Le 8 novembre, un tribunal texan a condamné le juge et ancien procureur Ken Anderson à dix jours de prison et 500 heures de travaux d’intérêt général. Cette sanction, qui condamne sa conduite dans l’affaire Michael Morton, est une première dans l’histoire de la justice américaine et sans doute un jugement qui marquera la jurisprudence. C’est aussi un dénouement qu’on attendait chez Moyen-Courrier.

On connaît bien les détails de l’histoire, puisqu’on a publié cet été le récit magistral que Pamela Colloff en a fait, et pour lequel elle a remporté le National Magazine Award. Une erreur judiciaire s’inscrit dans la veine du De sang froid de Truman Capote pour raconter le meurtre de Christine Morton, l’enquête bâclée qui a envoyé Michael Morton vingt-cinq ans en prison et la contre-enquête qui a permis de le réhabiliter. Quant à celui qui avait effectivement commis le meurtre, il est aujourd’hui derrière les barreaux.

Mais ce n’est pas pour autant que la justice était rendue et on avait précisé, en guise d’épilogue au récit de Pamela Colloff : “Le 4 octobre 2012, pour le premier anniversaire de la libération de Michael, le Conseil de l’Ordre publia un rapport accablant sur la conduite de Ken Anderson, reconnu coupable d’avoir délibérément dissimulé des indices. Après avoir écopé de sanctions administratives, l’ancien procureur attend maintenant que l’affaire soit jugée par un tribunal et encourt la prison ferme.”

« Je présente mes excuses parce que le système a déraillé. Je me suis demandé ce que j’aurais pu faire de différent, et je n’ai pas trouvé. »

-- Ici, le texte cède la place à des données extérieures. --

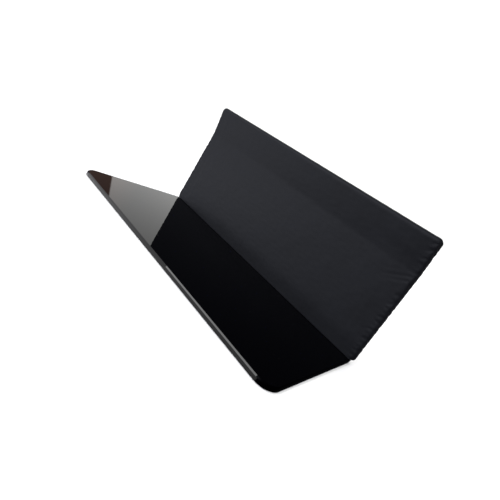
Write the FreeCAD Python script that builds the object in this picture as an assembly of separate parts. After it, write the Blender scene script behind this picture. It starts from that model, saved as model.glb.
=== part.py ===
import FreeCAD, Part
import math
import os

# Padded L-shaped kick plate. All sizes in millimetres.
# +X runs along the fold, -Y towards the free edge of the floor leg, +Z up the padded leg.
# The origin is the middle of the footprint, on the underside of the floor leg.

# ---- formed gloss plate -------------------------------------------------------------
PLATE_LENGTH = 400.0        # along the fold
SHEET = 5.0                 # sheet thickness
FLOOR_REACH = 177.0         # from the padded face to the free edge of the floor leg
CORNER_R = 18.0             # rounded free corners of the floor leg
ARRIS = 1.2                 # polished bevel along the upper arris of the free edges
FOLD_IN_R = 3.5             # inside radius of the right-angle fold
LIP_ANGLE = 9.4             # forward lean of the lip, degrees
LIP_BEND_R = 25.0           # radius of the padded face where the lip leans forward
LIP_BEND_HEIGHT = 130.0     # where the lip starts, above the floor leg
TOP_CORNER_R = 6.0          # hidden top corners of the sheet

# ---- padding and cover --------------------------------------------------------------
PAD_HEIGHT = 177.0          # top of the covered leg above the floor leg
FOAM = 3.0                  # foam in front of the sheet and round its three edges
COVER = 1.0                 # cover skin
HEM_WIDTH = 20.0            # cover turned over onto the back of the sheet
COVER_CORNER_R = 7.0        # corners of the covered leg seen from the front

# ---- mounting tape ------------------------------------------------------------------
TAPE = 2.0                  # tape thickness, stands clear of the hem
TAPE_WIDTH = 25.0
TAPE_END_GAP = 10.0         # from the hem to the end of a strip
TAPE_MARGIN = 8.0           # from the fold to the lowest strip, and from the top one to what is above
TAPE_NAMES = ("tape_lower", "tape_middle", "tape_upper")

# ---- derived ------------------------------------------------------------------------
ANGLE = math.radians(LIP_ANGLE)
STACK = COVER + FOAM + SHEET + COVER            # padded face to the back of the hem
BACK = COVER + FOAM + SHEET                     # padded face to the back of the sheet
DEPTH = FLOOR_REACH + BACK + TAPE
FACE_Y = DEPTH / 2.0 - BACK - TAPE              # the padded face
FLOOR_TOP = SHEET
BEND_Z = FLOOR_TOP + LIP_BEND_HEIGHT - LIP_BEND_R * math.tan(ANGLE / 2.0)
LIP_DROP = LIP_BEND_R * math.sin(ANGLE)
CROWN = 0.5 * STACK * math.sin(ANGLE)           # the round top edge peaks behind the face
LIP_LENGTH = (FLOOR_TOP + PAD_HEIGHT - CROWN - BEND_Z - LIP_DROP) / math.cos(ANGLE)
HEM_FOOT = FLOOR_TOP + FOLD_IN_R                # the hem stops where the fold begins
PAD_OVERHANG = FOAM + COVER
HEM_EDGE_Z = FLOOR_TOP + PAD_HEIGHT - PAD_OVERHANG - HEM_WIDTH
TAPE_LENGTH = PLATE_LENGTH - 2 * (HEM_WIDTH + TAPE_END_GAP)
TAPE_FOOT_Z = HEM_FOOT + TAPE_MARGIN
TAPE_HEAD_Z = min(BEND_Z, HEM_EDGE_Z) - TAPE_MARGIN
TAPE_PITCH = (TAPE_HEAD_Z - TAPE_FOOT_Z - TAPE_WIDTH) / (len(TAPE_NAMES) - 1)
EASE = 0.01                                     # a cutting body starts this much inside its face


def vec(x, y, z):
    return FreeCAD.Vector(x, y, z)


def leg_point(depth, along):
    """Point of the lip, depth behind the padded face and along from the end of the bend."""
    y = -LIP_BEND_R + (LIP_BEND_R + depth) * math.cos(ANGLE) - along * math.sin(ANGLE)
    z = BEND_Z + (LIP_BEND_R + depth) * math.sin(ANGLE) + along * math.cos(ANGLE)
    return vec(0, FACE_Y + y, z)


def bend_point(depth, share):
    """Point of the bend between the straight leg and the lip."""
    turn = ANGLE * share
    y = -LIP_BEND_R + (LIP_BEND_R + depth) * math.cos(turn)
    z = BEND_Z + (LIP_BEND_R + depth) * math.sin(turn)
    return vec(0, FACE_Y + y, z)


def leg_section(front, back, low, short):
    """Closed wire of the upright leg between two depths; short trims the top end."""
    f0 = vec(0, FACE_Y + front, low)
    b0 = vec(0, FACE_Y + back, low)
    end = LIP_LENGTH - short
    edges = [
        Part.LineSegment(f0, bend_point(front, 0)).toShape(),
        Part.Arc(bend_point(front, 0), bend_point(front, 0.5), bend_point(front, 1)).toShape(),
        Part.LineSegment(bend_point(front, 1), leg_point(front, end)).toShape(),
        Part.LineSegment(leg_point(front, end), leg_point(back, end)).toShape(),
        Part.LineSegment(leg_point(back, end), bend_point(back, 1)).toShape(),
        Part.Arc(bend_point(back, 1), bend_point(back, 0.5), bend_point(back, 0)).toShape(),
        Part.LineSegment(bend_point(back, 0), b0).toShape(),
        Part.LineSegment(b0, f0).toShape(),
    ]
    return Part.Wire(edges)


def along_x(wire, half):
    """Extrude a section both ways from the middle."""
    wire = wire.copy()
    wire.translate(vec(-half, 0, 0))
    return Part.Face(wire).extrude(vec(2 * half, 0, 0))


def is_across_sheet(edge, shape_x, front_y):
    """True for the short upright edges at the free corners of the floor leg."""
    box = edge.BoundBox
    upright = box.ZLength > SHEET * 0.9 and box.XLength < 0.01 and box.YLength < 0.01
    return upright and abs(box.YMin - front_y) < 0.01 and abs(abs(box.XMin) - shape_x) < 0.01


def corner_edges(shape, half, thickness, low_z, high_z):
    """The short edges through a leg's thickness at its corners, between two heights."""
    found = []
    for edge in shape.Edges:
        box = edge.BoundBox
        at_end = abs(abs(box.XMin) - half) < 0.01 and box.XLength < 0.01
        through = abs(edge.Length - thickness) < 0.01
        if at_end and through and low_z < box.ZMin < high_z:
            found.append(edge)
    return found


def nose_edges(shape, half, thickness, low):
    """Every outside edge of a leg blank except those at its foot and across its thickness."""
    found = []
    for edge in shape.Edges:
        box = edge.BoundBox
        at_foot = box.ZMax < low + 0.01
        at_end = abs(abs(box.XMin) - half) < 0.01 and box.XLength < 0.01
        across_top = box.XLength > half
        if at_foot:
            continue
        if at_end and abs(edge.Length - thickness) > 0.01:
            found.append(edge)
        elif across_top and box.ZMin > BEND_Z + 0.5 * LIP_LENGTH:
            found.append(edge)
        elif not at_end and not across_top:
            found.append(edge)
    return found


def padded_blank(inset):
    """Rounded slab of the covered leg, inset evenly from its outside."""
    half = PLATE_LENGTH / 2.0 + PAD_OVERHANG - inset
    low = FLOOR_TOP
    thickness = STACK - 2 * inset
    slab = along_x(leg_section(inset, STACK - inset, low, inset), half)
    corners = corner_edges(slab, half, thickness, low - 1.0, 10.0 * PAD_HEIGHT)
    slab = slab.makeFillet(COVER_CORNER_R - inset, corners)
    return slab.makeFillet(thickness / 2.0 - 0.15, nose_edges(slab, half, thickness, low))


def make_plate():
    """Formed sheet: floor leg, right-angle fold, upright leg and forward lip."""
    front_y = FACE_Y - FLOOR_REACH
    inner_y = FACE_Y + COVER + FOAM
    outer_y = FACE_Y + BACK
    in_r = FOLD_IN_R
    out_r = FOLD_IN_R + SHEET
    cy = inner_y - in_r
    cz = FLOOR_TOP + in_r
    s = math.sin(math.pi / 4.0)
    top_short = PAD_OVERHANG
    end = LIP_LENGTH - top_short
    f = COVER + FOAM
    b = BACK
    edges = [
        Part.LineSegment(vec(0, front_y, 0), vec(0, cy, 0)).toShape(),
        Part.Arc(vec(0, cy, 0), vec(0, cy + out_r * s, cz - out_r * s), vec(0, outer_y, cz)).toShape(),
        Part.LineSegment(vec(0, outer_y, cz), bend_point(b, 0)).toShape(),
        Part.Arc(bend_point(b, 0), bend_point(b, 0.5), bend_point(b, 1)).toShape(),
        Part.LineSegment(bend_point(b, 1), leg_point(b, end)).toShape(),
        Part.LineSegment(leg_point(b, end), leg_point(f, end)).toShape(),
        Part.LineSegment(leg_point(f, end), bend_point(f, 1)).toShape(),
        Part.Arc(bend_point(f, 1), bend_point(f, 0.5), bend_point(f, 0)).toShape(),
        Part.LineSegment(bend_point(f, 0), vec(0, inner_y, cz)).toShape(),
        Part.Arc(vec(0, inner_y, cz), vec(0, cy + in_r * s, cz - in_r * s),
                 vec(0, cy, FLOOR_TOP)).toShape(),
        Part.LineSegment(vec(0, cy, FLOOR_TOP), vec(0, front_y, FLOOR_TOP)).toShape(),
        Part.LineSegment(vec(0, front_y, FLOOR_TOP), vec(0, front_y, 0)).toShape(),
    ]
    half = PLATE_LENGTH / 2.0
    plate = along_x(Part.Wire(edges), half)
    free = [e for e in plate.Edges if is_across_sheet(e, half, front_y)]
    plate = plate.makeFillet(CORNER_R, free)
    tops = corner_edges(plate, half, SHEET, BEND_Z + 0.5 * LIP_LENGTH, 10.0 * PAD_HEIGHT)
    plate = plate.makeFillet(TOP_CORNER_R, tops)
    arris = []
    for edge in plate.Edges:
        box = edge.BoundBox
        flat = abs(box.ZMin - FLOOR_TOP) < 0.01 and abs(box.ZMax - FLOOR_TOP) < 0.01
        if flat and box.YMax < FACE_Y - 0.5 * FLOOR_REACH and box.YMin < front_y + CORNER_R:
            arris.append(edge)
    return plate.makeChamfer(ARRIS, arris) if ARRIS > 0 else plate


def behind_fold():
    """The space from the front of the upright sheet backwards, below where the fold ends."""
    return Part.makeBox(PLATE_LENGTH, 2 * STACK, HEM_FOOT,
                        vec(-PLATE_LENGTH / 2.0, FACE_Y + PAD_OVERHANG, 0))


def hem_window():
    """The back of the cover inside its hems."""
    half = PLATE_LENGTH / 2.0 - HEM_WIDTH
    back = along_x(leg_section(BACK - EASE, 2 * STACK, 0, 0), half)
    below_hem = Part.makeBox(2 * half, 4 * STACK, HEM_EDGE_Z, vec(-half, FACE_Y - 2 * STACK, 0))
    return back.common(below_hem)


def make_foam(plate):
    """Foam over the front of the upright leg and round its ends and top."""
    return padded_blank(COVER).cut(plate).cut(behind_fold())


def make_cover(plate):
    """Skin over the foam, turned over onto the back of the sheet on three sides."""
    skin = padded_blank(0.0).cut(padded_blank(COVER)).cut(plate)
    return skin.cut(hem_window()).cut(behind_fold())


def make_tape(index):
    """One strip of double-sided foam tape on the back of the sheet."""
    foot = TAPE_FOOT_Z + index * TAPE_PITCH
    return Part.makeBox(TAPE_LENGTH, TAPE, TAPE_WIDTH,
                        vec(-TAPE_LENGTH / 2.0, FACE_Y + BACK, foot))


def single(shape, name):
    """The one solid of a piece."""
    shape = shape.removeSplitter()
    if len(shape.Solids) != 1:
        sizes = [round(s.Volume, 2) for s in shape.Solids]
        raise RuntimeError(name + " has solids " + str(sizes))
    return shape.Solids[0]


def main():
    os.makedirs("parts", exist_ok=True)
    plate = make_plate()
    pieces = {"plate": plate, "foam": make_foam(plate), "cover": make_cover(plate)}
    for index, name in enumerate(TAPE_NAMES):
        pieces[name] = make_tape(index)
    for name, shape in pieces.items():
        solid = single(shape, name)
        solid.exportStep("parts/" + name + ".step")
        box = solid.BoundBox
        print(name, "valid", solid.isValid(), "volume cm3", round(solid.Volume / 1000.0, 2),
              "x", round(box.XMin, 2), round(box.XMax, 2), "y", round(box.YMin, 2),
              round(box.YMax, 2), "z", round(box.ZMin, 2), round(box.ZMax, 2))


main()
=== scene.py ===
import bpy
import math
import numpy as np
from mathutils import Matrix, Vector


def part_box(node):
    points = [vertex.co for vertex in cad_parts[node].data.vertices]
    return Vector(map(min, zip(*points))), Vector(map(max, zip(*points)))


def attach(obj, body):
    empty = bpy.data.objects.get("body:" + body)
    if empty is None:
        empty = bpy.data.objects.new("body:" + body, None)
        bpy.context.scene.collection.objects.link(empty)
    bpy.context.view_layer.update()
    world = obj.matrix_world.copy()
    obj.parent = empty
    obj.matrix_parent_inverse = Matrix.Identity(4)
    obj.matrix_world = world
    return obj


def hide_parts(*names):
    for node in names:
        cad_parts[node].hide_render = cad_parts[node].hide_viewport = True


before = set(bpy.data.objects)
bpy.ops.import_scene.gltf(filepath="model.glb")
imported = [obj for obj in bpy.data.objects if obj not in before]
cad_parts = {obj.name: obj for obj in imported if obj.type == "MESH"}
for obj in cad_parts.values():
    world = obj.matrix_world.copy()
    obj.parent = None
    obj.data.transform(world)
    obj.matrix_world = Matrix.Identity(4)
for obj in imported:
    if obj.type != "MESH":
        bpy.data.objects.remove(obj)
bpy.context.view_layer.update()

# Padded L-shaped kick plate, in metres, in the CAD frame.
# +X runs along the fold, -Y towards the free edge of the floor leg, +Z up the padded leg.

MM = 0.001

# ---- the padded leg, from the CAD boxes and the same sizes as the CAD source ----------
COVER_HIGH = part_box("cover")[1]
PLATE_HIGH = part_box("plate")[1]
TAPE_FRONT_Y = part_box("tape_lower")[0].y
END_X = COVER_HIGH.x                    # outside of the cover at the ends
SHEET_END_X = PLATE_HIGH.x              # end of the plate inside it
STACK = 10.0 * MM                       # padded face to the back of the hem
SHEET_BACK = 9.0 * MM                   # padded face to the back of the plate
SHEET_FRONT = 4.0 * MM                  # padded face to the front of the plate
FACE_Y = TAPE_FRONT_Y - SHEET_BACK       # the tape starts at the back of the sheet
FOOT_Z = 5.0 * MM                       # top of the floor leg
LIP_ANGLE = math.radians(9.4)
LIP_BEND_R = 25.0 * MM
BEND_RISE = 127.94 * MM                 # straight part of the leg
LIP_LENGTH = 44.8 * MM
NOSE_R = 0.5 * STACK
CORNER_R = 7.0 * MM
HEM_WIDTH = 20.0 * MM
SKIN = 0.7 * MM                         # thinner than the CAD cover, to clear the sheet in the nose
TUCK_R = 5.0 * MM                       # the ends of the cover close under at the fold
FOLD_R = 3.5 * MM

LEG_TOP = BEND_RISE + LIP_BEND_R * LIP_ANGLE + LIP_LENGTH
IN_X = END_X - NOSE_R                   # where the flat face ends and the nose begins
IN_S = LEG_TOP - NOSE_R
ARC_R = CORNER_R - NOSE_R               # in-plane corner of that outline


def leg_place(x, s, depth):
    """World place of points x along the fold, s up the padded face and depth behind it."""
    x, s, depth = np.broadcast_arrays(x, s, depth)
    turn = np.clip((s - BEND_RISE) / LIP_BEND_R, 0.0, LIP_ANGLE)
    beyond = np.maximum(s - BEND_RISE - LIP_BEND_R * LIP_ANGLE, 0.0)
    straight = np.minimum(s, BEND_RISE)
    radius = LIP_BEND_R + depth
    y = FACE_Y - LIP_BEND_R + radius * np.cos(turn) - beyond * np.sin(turn)
    z = FOOT_Z + straight + radius * np.sin(turn) + beyond * np.cos(turn)
    return np.stack([x, y, z], axis=-1)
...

En cherchant bien, pourtant… Ken Anderson a décidé dès le premier jour qu’il tenait son coupable, tant la lettre que Michael avait laissée à sa femme le matin du meurtre et dans laquelle il se disait triste et déçu qu’ils n’aient pas fait l’amour la veille (le soir de son anniversaire) lui semblait une preuve irréfutable. Après cela, aucun élément nouveau n’a pu le faire douter de sa certitude ni le détourner de son scénario. Le fils de Christine et Michael raconte à sa grand-mère qu’il a vu un “monstre” frapper sa mère ? C’était Michael revêtu de sa combinaison de plongée. On a trouvé un bandana ensanglanté dans les buissons derrière la maison ? Il n’y a aucun rapport avec l’enquête. Le sang est celui de Christine Morton ? C’est parce que son frère, quand il a trouvé et ramassé le bandana, l’a taché du sang qu’il avait ramené de la scène du crime.

Certains échanges à la barre entre le procureur et Michael Morton, lors du procès de 1987 qui le verra condamné à perpétuité, sont proprement surréalistes :

 

— Et vous l’avez frappée ? poursuivit Anderson en abattant les bras comme s’il frappait Christine avec une batte.

— Non.

— Et frappée encore ? insista Anderson avec le même geste des bras.

— Non.

— Et quand vous avez eu fini de la frapper, qu’est-ce que vous portiez sur vous ?

— Je ne l’ai pas frappée.

— Qu’est-ce que vous portiez sur vous ?

— Rien.

— Rien ? Et quand vous avez fini de la frapper, vous vous êtes masturbé ?

— Non.

— … et vous avez pris le sang de votre femme morte sous vos coups, et vous en avez aspergé la photo de votre petit garçon, n’est-ce pas ?

 

Et donc : Ken Anderson s’est trompé, mais pas seulement. Il a persévéré dans l’erreur, envers et contre toute raison, mais pas seulement. Il a dissimulé des preuves essentielles qui auraient inversé le cours du procès, mais pas seulement. Il a fait tout ce qu’il a pu pour empêcher la réouverture du dossier quand il a été clair qu’elle s’imposait, mais pas seulement. Il a aussi tout fait pour empêcher la réhabilitation de Michael Morton quand il a été évident que celui-ci était innocent. Et après tout cela, il n’a jamais été foutu de s’excuser en son nom.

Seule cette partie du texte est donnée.